Он резко встал и сердито уставился на меня. Его лицо словно окаменело, взгляд сделался жестким, будто кремень.
— Никто не смеет указывать, что мне делать, Клара. Ни Скотт, ни Томсон, как вы сами могли убедиться. Ни моя мать. И уж тем более не вы.
Глава тридцать девятая
Сестра милосердия в белом форменном платье вышла из спальни миссис Карнеги и тихо прикрыла за собой дверь.
— Ее кашель проходит, сэр. Но ей нужно следить за дыханием и проводить регулярные лечебные процедуры.
— Как вас вызвать, если нам потребуется ваша помощь? Через портье? — спросил Эндрю, хмурясь от беспокойства за мать.
Пару дней назад моя хозяйка слегла с простудой — состояние, весьма необычное для такой энергичной женщины, никогда не жалующейся на здоровье. Накануне у нее начался сухой кашель, сильно встревоживший ее сына, хотя, с моей точки зрения, это было результатом обычного переутомления. Нью-Йорк с его поздними вечерними мероприятиями и бешеным ритмом городской жизни измотал миссис Карнеги, и ей следовало хорошенько отдохнуть. Но позволить себе этот отдых она могла лишь по болезни.

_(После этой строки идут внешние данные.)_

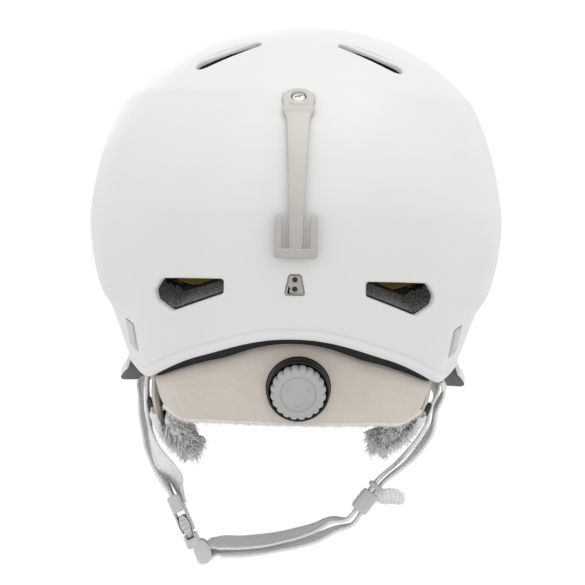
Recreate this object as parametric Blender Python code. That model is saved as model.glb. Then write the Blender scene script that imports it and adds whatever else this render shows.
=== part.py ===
"""Ski helmet: hard shell with a small brim, foam liner, low-friction slip liner, comfort pads,
neck roll with a dial fit system, ear pads, goggle clip and a chin strap with a side-release buckle.

Frame: metres, +Z up, the brim faces -Y, the wearer's left is +X.  The origin is the centre of the
head's reference plane, where the wearer's head fills the helmet.
"""
import math

import bmesh
import bpy
import numpy as np
from mathutils import Matrix, Vector

# ------------------------------------------------------------------ driving dimensions (metres)
GAP = 0.0003                    # play left between two pieces that touch

# Outer form of the shell.  "end" is the distance from the plan centre along Y.
CROWN_Z = 0.130
PLAN_CENTRE_Y = 0.008
PLAN_POWER = 2.25               # 2 would be an ellipse; more is squarer
SIDE = dict(upper=(0.0927, 0.0890), lower=(0.1090, 0.0280), slopes=(50, 63.5, 85.4), taper=0.37)
REAR = dict(upper=(0.0930, 0.0868), lower=(0.1260, 0.0226), slopes=(37, 48, 83), taper=0.28)
FRONT = dict(upper=(0.1030, 0.0925), lower=(0.1360, 0.0330), slopes=(40, 52, 82), taper=0.12)
TAPER_KNEE = 0.044              # depth below the lower crease where the wall becomes straight
SIDE_TUCK = 0.0030              # step inwards below the side vents
SIDE_TUCK_DEPTH = (0.040, 0.050)
LOWER_UNIT = 0.050              # one level below the lower crease

# Height of the shell's lower edge by angle from the side (-90 front, 0 side, 90 rear centre).
HEM = ((-90, -0.004), (-70, -0.012), (-52, -0.036), (-38, -0.046), (-15, -0.047), (8, -0.050),
       (28, -0.0587), (62, -0.0487), (90, -0.0403))

SHELL_WALL = 0.0028
FOAM_OUTER, FOAM_INNER = 0.0033, 0.0225          # depths below the shell's outer surface
SLIP_OUTER, SLIP_INNER = 0.0255, 0.0264
PAD_OUTER, PAD_INNER = 0.0279, 0.0330
SLIP_ANCHOR_RADIUS, SLIP_ANCHOR_DEPTHS, SLIP_ANCHOR_LEVEL = 0.0050, (0.0239, 0.0250), 1.62

# Vents, as outlines seen from the rear (X, Z) and from the side (Y, Z), right-hand half mirrored.
REAR_VENT = ((0.0353, -0.0114), (0.0664, -0.0106), (0.0704, -0.0164), (0.0692, -0.0211),
             (0.0610, -0.0268), (0.0353, -0.0185))
SIDE_VENT = ((0.030, -0.0085), (-0.026, -0.0070), (-0.034, -0.0120), (-0.031, -0.0180),
             (-0.021, -0.0215), (0.030, -0.0165))
REAR_CHANNEL_Y = (0.160, 0.060)       # a rear channel runs between these, a side channel between these in X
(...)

— Я останусь с ней на всю ночь, сэр. Посмотрим, как она будет чувствовать себя завтра утром, — сказала сестра милосердия и добавила, быстро взглянув на меня: — Но не думаю, что это что-то серьезное.
— Вы уверены? — уточнил Эндрю с видимым облегчением. Он не привык к тому, чтобы его мать, женщина во всех отношениях сильная, проявляла слабость, и ее болезнь, даже легкая, не на шутку его напугала.